Un accord de reconnaissance mutuelle
Il lui reste alors à présenter cet « Accord de reconnaissance mutuelle » que lui-même avait proposé dès 1996 et dont au moins une partie est désormais exigible pour les interventions de chirurgie esthétique « dont le montant estimé est égal ou supérieur à 305 e ou qui se pratiquent sous anesthésie générale ». Cette limite d'obligation ne plaît d'ailleurs pas outre mesure au chirurgien, qui la trouve arbitraire d'une part, péjorative d'autre part, dans la mesure où « elle semble faire de l'acte de chirurgie esthétique une seule affaire d'argent ». De même, il regrette que ne soit pas exigée actuellement une « information écrite sur l'intervention ou sur la définition d'un résultat ».

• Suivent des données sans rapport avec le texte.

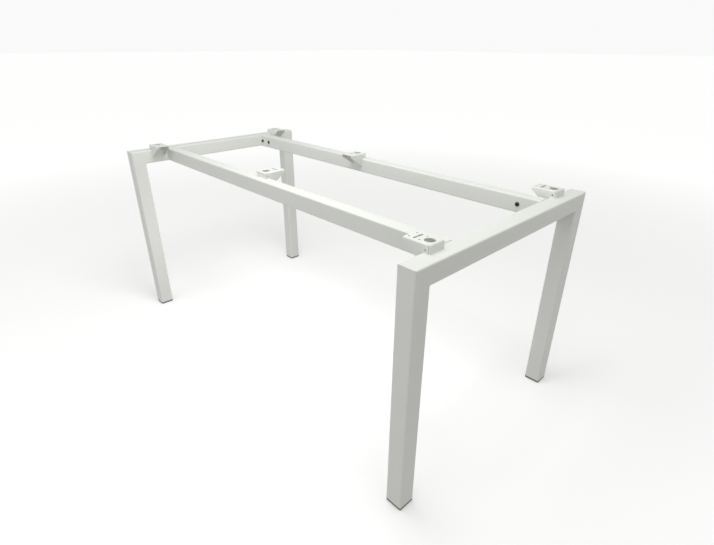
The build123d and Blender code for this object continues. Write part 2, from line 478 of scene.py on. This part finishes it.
def makeFloor(s):
    material, tree, shader, place = newMaterial("whitePaper", s["floorColour"], s["floorFinish"])
    shader.inputs["Emission Color"].default_value = (1, 1, 1, 1)
    away = addNode(tree, "ShaderNodeVectorMath", {"operation": "LENGTH"}, {0: place})
    glow = addNode(tree, "ShaderNodeMapRange",
                   {"From Min": s["glowFrom"], "From Max": s["glowTo"], "To Min": s["nearGlow"],
                    "To Max": s["farGlow"]}, {"Value": away.outputs["Value"]})
    tree.links.new(glow.outputs[0], shader.inputs["Emission Strength"])
    bm = bmesh.new()
    bmesh.ops.create_grid(bm, x_segments=1, y_segments=1, size=s["floorSize"] / 2)
    mesh = bpy.data.meshes.new("floor")
    bm.to_mesh(mesh)
    bm.free()
    mesh.materials.append(material)
    floor = bpy.data.objects.new("floor", mesh)
    floor.visible_diffuse = False
    scene.collection.objects.link(floor)


def lightStudio(s, lights):
    for name, lamp in lights.items():
        data = bpy.data.lights.new(name, "AREA")
        data.energy = lamp["power"]
        data.shape = "RECTANGLE"
        data.size, data.size_y = lamp["size"]
        light = bpy.data.objects.new(name, data)
        light.location = lamp["place"]
        aim = Vector(lamp["aim"]) - Vector(lamp["place"])
        light.rotation_euler = aim.to_track_quat("-Z", "Y").to_euler()
        light.visible_camera = False
        scene.collection.objects.link(light)
    world = bpy.data.worlds.new("studioAir")
    world.use_nodes = True
    scene.world = world
    tree = world.node_tree
    height = addNode(tree, "ShaderNodeSeparateXYZ",
                     links={0: addNode(tree, "ShaderNodeTexCoord").outputs["Generated"]})
    band = addNode(tree, "ShaderNodeMapRange",
                   {"From Min": s["bandTop"], "From Max": s["bandEnd"], "To Min": s["skyHorizon"],
                    "To Max": s["skyTop"]}, {"Value": height.outputs["Z"]})
    above = addNode(tree, "ShaderNodeMath", {"operation": "GREATER_THAN", 1: s["bandFoot"]},
                    {0: height.outputs["Z"]})
    air = addNode(tree, "ShaderNodeMix", {"data_type": "FLOAT", 2: s["skyBelow"]},
                  {0: above.outputs[0], 3: band.outputs[0]})
    tree.links.new(air.outputs[0], tree.nodes["Background"].inputs["Strength"])
    tree.nodes["Background"].inputs["Color"].default_value = (1, 1, 1, 1)


makeFloor(studio)
lightStudio(studio, lamps)
print("floor and lights placed")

Aussi a-t-il rédigé à l'intention de ses lecteurs des accords de reconnaissance mutuelle applicables aux grands types d'actes de chirurgie esthétique extrêmement complets. On y trouve non seulement les coordonnées du chirurgien et de la structure où il opère, mais aussi ses qualifications, son assurance professionnelle. Le motif de la consultation précède le nom de l'intervention et sa description, des précisions sur l'anesthésie, l'hospitalisation et les suites opératoires. Mais, surtout, sont nettement explicités, d'une part, les risques thérapeutiques généraux, imprévisibles, d'autre part, les risques liés à la compétence du chirurgien, dont la liste est beaucoup plus longue et les conséquences souvent plus graves selon l'auteur ; que le chirurgien qui se sent compétent puisse raccourcir cette liste n'est pas totalement rassurant.
Enfin, c'est en toutes lettres qu'est exprimé le « résultat final à obtenir », car, pour l'auteur, le résultat étant réellement et précisément prévisible, il est logique qu'il devienne obligatoire.
Si clairs, si compétents et si assurés que soient les chirurgiens plasticiens esthéticiens, il paraît bien difficile de lever toutes les ambiguïtés d'une spécialité aussi délicate, qui, en modifiant un visage, « transforme une vie » ; qui côtoie, parfois de trop près semblent dire les deux auteurs, certains travers de nos sociétés et désordres psychologiques de nos contemporains ; qui peut entraîner des anomalies et des pathologies chez des bien-portants qui demandent un mieux... Certes, ces anomalies et ces pathologies se font de plus en plus rares au fur et à mesure que la compétence progresse. Puissent tous les chirurgiens esthéticiens plasticiens suivre Paul Tessier, maître de Jacques Crestinu et grand réparateur de visages, qui a su appliquer autant que transmettre à ses élèves le principe selon lequel on ne fait « que ce que l'on connaît à la perfection ».
« Du bout du nez au bout des seins », Dr Jacques Crestinu, Editions Résidence (42, rue Grégoire-de-Tours, 75006 Paris), 176 pages, 140 F (21,34 e).
« La Vérité en chirurgie esthétique », Dr Pierre Nahon, LCCI (5, square de l'Avenue-du-Bois, 75116 Paris),98 pages, 61 F (9,30 e).